While writing an article about alternatives, though, I came to discovering that pipeline is not only useful to define the outer pipeline, i.e. the one that does the end-to-end processing, but also to define sub-pipelines to be fed as alternatives.
In a nutshell, alternatives allows you to provide a list of alternative tubes, each of which will be tried over the same input record until one of them accepts it and returns something back.

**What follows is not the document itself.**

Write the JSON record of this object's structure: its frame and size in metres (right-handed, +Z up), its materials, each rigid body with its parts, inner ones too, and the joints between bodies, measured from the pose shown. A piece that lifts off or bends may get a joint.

This led me to a bug though, because:
- by default, pipeline returns a tube that always returns an iterator. Hence, the first tube in the alternatives would always get the input record, even if it would eventually toss it away at iterator firing time;
- working around the iterator setting the
tap
tosink
will make all the alternatives to be always fired, because thesink
does not return anything.
While it was already possible to address the problem with the available
interface (pipeline also supported a pump
option that could be
used effectively), there was clearly a need for both exhausting the
iterator and getting the output records. Hence, the following example
does use alternatives in the right way:
my $template_for_OK = ...;
my $template_for_NOT_OK = ...;
pipeline(
'Source::iterate_files',
'Reader::by_line',
['Parser::by_format' => 'status:name'],
[
'Plumbing::alternatives',
# First alternative, try to see if it's a good one
pipeline(
sub { # filter only good ones
return $_[0] if $_[0]{structured}{status} eq 'OK;
return;
},
['Renderer::with_template_perlish' => $template_for_OK],
{tap => 'bucket'}, # <<< LOOK HERE!!!
),
# as a fallback, we render for NOT OK
['Renderer::with_template_perlish' => $template_for_NOT_OK],
],
'Writer::to_files',
{tap => 'sink'}, # we can just toss the records away here
)->(\@input_filenames);
Conclusions?
I don’t think I have some conclusions for this article to be honest. I’m having fun with Data::Tubes, although I start doubting its relevance and usefulness. But one thing is sure: for me, it’s an amazing learning tool as a hobby programmer!